> **The problem**:
Can you restate the lines of the entries below, word for word, from the first one through the line that includes "return made.outputs[OUTPUT_IN_USE.get(kind, 0)]"?

-- BEGIN Input data --

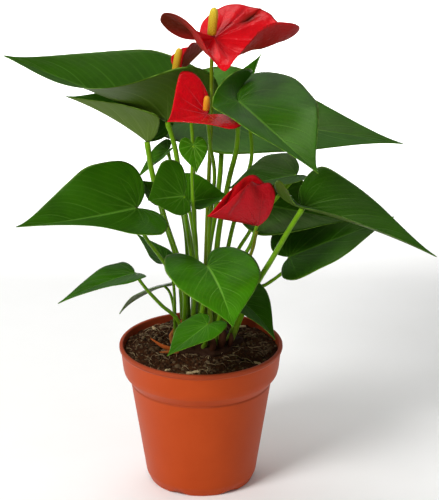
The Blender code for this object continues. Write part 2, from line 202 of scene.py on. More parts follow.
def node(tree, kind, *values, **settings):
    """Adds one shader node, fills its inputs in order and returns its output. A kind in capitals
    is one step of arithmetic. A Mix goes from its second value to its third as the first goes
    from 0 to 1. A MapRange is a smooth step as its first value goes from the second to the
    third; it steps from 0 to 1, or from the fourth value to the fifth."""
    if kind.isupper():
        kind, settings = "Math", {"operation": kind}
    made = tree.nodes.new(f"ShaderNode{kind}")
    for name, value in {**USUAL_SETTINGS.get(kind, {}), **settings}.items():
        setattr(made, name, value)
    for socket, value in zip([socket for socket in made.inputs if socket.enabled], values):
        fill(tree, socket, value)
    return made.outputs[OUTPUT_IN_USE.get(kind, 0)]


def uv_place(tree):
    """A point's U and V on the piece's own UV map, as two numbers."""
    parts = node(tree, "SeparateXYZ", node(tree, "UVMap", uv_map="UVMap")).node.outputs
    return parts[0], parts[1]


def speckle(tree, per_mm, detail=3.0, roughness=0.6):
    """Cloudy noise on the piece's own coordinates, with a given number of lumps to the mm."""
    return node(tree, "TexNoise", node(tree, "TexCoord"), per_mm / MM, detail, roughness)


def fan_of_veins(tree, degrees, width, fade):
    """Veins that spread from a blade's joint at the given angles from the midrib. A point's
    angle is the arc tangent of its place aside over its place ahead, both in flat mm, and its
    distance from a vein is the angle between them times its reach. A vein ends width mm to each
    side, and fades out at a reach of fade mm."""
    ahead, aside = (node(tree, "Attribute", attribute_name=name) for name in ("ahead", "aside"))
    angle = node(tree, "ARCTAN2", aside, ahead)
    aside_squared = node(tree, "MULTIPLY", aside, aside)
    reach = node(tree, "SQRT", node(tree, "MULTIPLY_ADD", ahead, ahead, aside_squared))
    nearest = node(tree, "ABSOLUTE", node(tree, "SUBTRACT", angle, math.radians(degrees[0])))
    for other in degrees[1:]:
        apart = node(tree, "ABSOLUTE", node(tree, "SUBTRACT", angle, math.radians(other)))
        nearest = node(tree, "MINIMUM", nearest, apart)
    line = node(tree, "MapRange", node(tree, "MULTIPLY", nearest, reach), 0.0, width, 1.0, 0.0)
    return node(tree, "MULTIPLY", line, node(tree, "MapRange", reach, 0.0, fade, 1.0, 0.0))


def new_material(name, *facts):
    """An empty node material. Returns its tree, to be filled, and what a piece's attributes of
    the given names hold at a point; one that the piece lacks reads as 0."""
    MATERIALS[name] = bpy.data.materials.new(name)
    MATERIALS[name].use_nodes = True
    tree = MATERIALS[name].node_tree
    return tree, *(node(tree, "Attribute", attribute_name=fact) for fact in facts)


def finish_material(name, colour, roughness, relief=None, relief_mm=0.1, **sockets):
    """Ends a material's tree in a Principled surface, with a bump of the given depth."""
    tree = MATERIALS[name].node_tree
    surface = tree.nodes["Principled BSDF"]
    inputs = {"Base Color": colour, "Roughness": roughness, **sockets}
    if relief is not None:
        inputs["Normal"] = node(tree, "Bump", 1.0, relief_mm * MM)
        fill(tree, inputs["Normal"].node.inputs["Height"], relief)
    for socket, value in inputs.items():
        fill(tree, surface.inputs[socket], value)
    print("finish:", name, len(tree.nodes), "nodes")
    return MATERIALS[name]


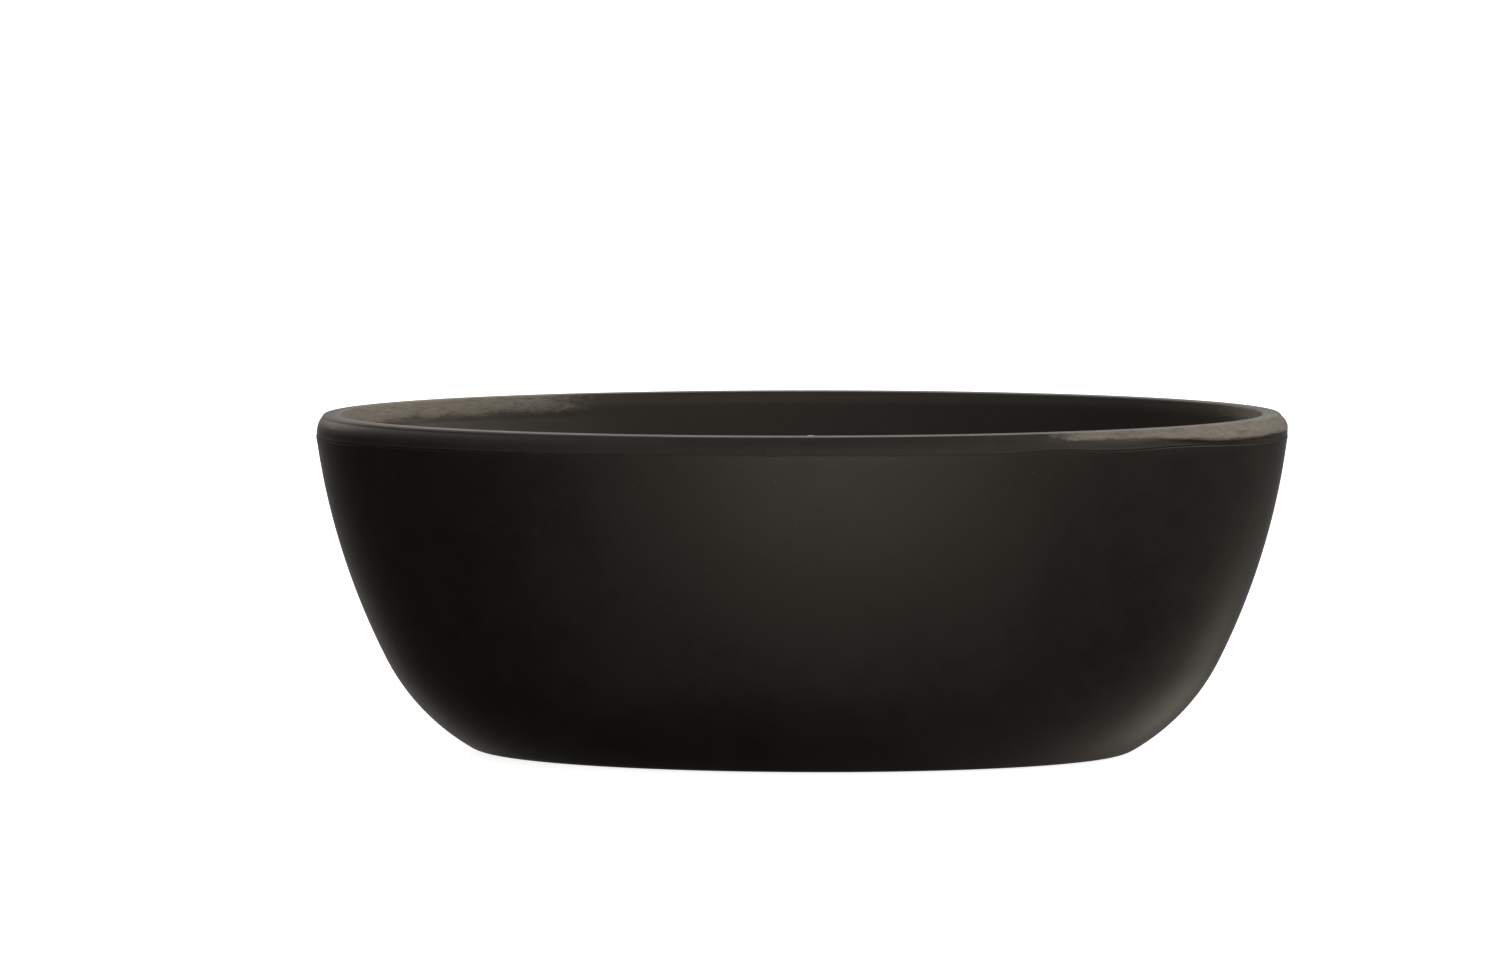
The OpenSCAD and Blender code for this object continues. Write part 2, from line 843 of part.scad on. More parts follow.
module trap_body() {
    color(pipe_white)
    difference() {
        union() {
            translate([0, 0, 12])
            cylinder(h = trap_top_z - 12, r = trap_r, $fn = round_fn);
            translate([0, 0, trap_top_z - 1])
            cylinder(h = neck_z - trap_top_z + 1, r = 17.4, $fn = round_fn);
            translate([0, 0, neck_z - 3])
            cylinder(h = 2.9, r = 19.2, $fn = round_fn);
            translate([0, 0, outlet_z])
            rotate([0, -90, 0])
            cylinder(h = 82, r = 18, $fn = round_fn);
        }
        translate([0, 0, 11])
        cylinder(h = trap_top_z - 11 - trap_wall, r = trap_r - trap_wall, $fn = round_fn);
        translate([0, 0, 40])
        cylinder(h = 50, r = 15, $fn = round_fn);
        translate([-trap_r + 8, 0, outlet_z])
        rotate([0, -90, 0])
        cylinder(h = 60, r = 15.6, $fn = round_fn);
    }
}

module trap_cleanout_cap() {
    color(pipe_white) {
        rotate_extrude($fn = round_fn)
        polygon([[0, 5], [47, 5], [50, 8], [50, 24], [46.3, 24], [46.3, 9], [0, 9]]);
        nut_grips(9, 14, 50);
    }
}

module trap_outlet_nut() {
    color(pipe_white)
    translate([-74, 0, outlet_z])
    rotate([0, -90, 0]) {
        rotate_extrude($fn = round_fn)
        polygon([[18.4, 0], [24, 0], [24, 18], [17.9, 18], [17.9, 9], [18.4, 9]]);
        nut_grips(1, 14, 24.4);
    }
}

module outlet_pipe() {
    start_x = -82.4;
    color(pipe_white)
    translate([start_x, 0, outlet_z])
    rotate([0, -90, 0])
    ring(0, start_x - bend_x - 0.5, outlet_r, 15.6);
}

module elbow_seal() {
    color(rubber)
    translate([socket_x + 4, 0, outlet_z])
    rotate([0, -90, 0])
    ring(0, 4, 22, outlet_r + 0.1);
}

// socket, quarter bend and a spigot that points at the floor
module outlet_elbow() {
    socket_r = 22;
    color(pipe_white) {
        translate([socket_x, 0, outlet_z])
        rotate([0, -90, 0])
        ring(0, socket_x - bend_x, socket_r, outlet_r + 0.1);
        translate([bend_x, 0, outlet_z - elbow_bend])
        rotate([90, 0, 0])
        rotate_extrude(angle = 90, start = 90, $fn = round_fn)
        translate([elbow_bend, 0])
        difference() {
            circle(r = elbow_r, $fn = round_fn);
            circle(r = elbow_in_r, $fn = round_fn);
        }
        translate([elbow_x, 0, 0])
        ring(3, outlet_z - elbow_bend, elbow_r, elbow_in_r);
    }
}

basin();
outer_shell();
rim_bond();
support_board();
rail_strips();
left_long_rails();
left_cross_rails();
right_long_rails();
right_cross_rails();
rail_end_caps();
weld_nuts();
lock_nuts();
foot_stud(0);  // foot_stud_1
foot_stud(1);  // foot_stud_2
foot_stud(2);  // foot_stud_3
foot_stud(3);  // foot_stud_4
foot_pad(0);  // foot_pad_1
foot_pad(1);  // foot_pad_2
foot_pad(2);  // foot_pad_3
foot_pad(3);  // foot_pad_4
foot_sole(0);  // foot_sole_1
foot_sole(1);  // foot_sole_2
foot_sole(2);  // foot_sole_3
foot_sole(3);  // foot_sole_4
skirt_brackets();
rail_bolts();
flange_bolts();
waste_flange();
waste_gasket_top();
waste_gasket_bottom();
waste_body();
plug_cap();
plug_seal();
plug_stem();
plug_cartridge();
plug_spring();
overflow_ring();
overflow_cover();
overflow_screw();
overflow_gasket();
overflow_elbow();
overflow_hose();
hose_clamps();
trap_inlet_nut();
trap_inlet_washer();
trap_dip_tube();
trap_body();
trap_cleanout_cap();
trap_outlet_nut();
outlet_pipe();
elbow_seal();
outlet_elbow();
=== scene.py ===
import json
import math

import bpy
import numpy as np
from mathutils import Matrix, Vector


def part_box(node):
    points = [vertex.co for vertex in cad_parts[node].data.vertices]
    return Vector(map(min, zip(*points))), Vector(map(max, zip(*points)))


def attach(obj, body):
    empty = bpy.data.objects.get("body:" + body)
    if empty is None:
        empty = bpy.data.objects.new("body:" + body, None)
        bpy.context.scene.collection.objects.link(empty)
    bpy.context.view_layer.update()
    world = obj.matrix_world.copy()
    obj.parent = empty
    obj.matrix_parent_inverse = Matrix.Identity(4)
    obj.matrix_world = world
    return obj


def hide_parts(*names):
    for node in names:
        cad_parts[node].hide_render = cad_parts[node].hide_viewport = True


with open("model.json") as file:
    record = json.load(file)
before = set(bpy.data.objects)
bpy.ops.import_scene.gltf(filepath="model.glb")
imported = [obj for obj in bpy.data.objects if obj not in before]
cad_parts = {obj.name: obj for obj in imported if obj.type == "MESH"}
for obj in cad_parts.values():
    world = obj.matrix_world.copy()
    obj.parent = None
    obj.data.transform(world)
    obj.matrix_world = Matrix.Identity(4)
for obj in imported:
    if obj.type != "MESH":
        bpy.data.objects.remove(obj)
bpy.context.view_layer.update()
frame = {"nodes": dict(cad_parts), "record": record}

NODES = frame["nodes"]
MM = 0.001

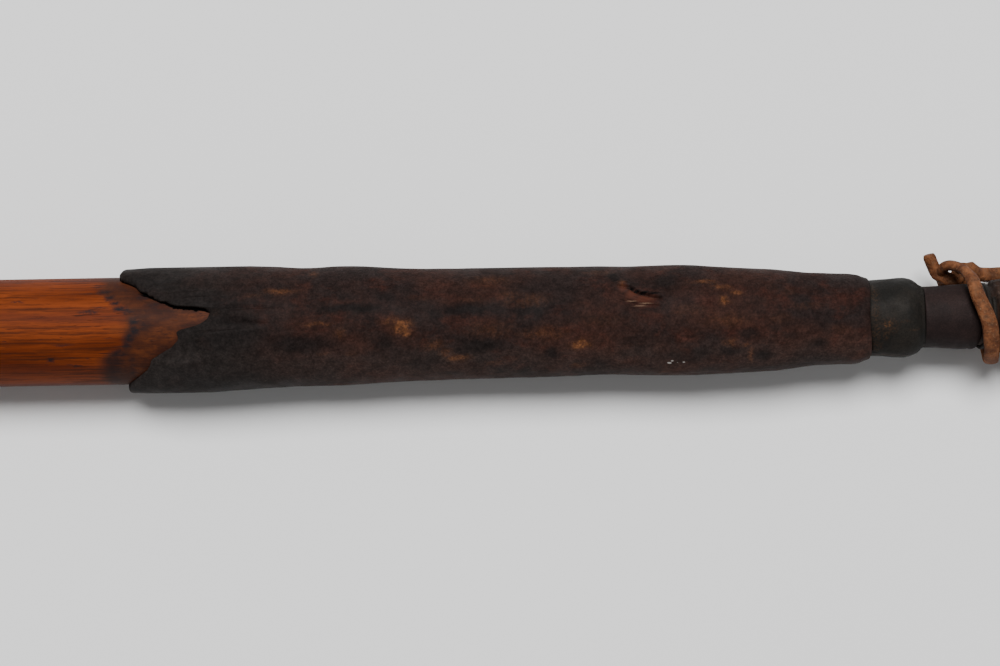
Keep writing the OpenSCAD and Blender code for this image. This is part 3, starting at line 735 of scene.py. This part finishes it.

-- END Input data --

> **Problem solution**:
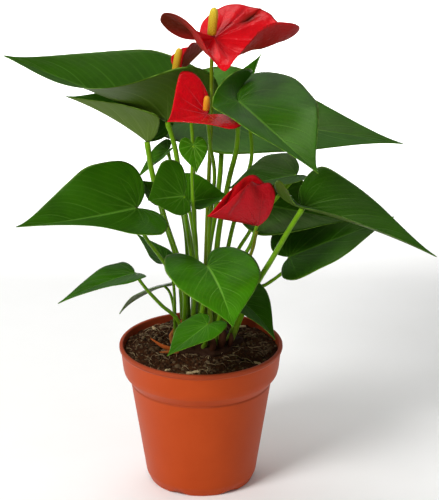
The Blender code for this object continues. Write part 2, from line 202 of scene.py on. More parts follow.
def node(tree, kind, *values, **settings):
    """Adds one shader node, fills its inputs in order and returns its output. A kind in capitals
    is one step of arithmetic. A Mix goes from its second value to its third as the first goes
    from 0 to 1. A MapRange is a smooth step as its first value goes from the second to the
    third; it steps from 0 to 1, or from the fourth value to the fifth."""
    if kind.isupper():
        kind, settings = "Math", {"operation": kind}
    made = tree.nodes.new(f"ShaderNode{kind}")
    for name, value in {**USUAL_SETTINGS.get(kind, {}), **settings}.items():
        setattr(made, name, value)
    for socket, value in zip([socket for socket in made.inputs if socket.enabled], values):
        fill(tree, socket, value)
    return made.outputs[OUTPUT_IN_USE.get(kind, 0)]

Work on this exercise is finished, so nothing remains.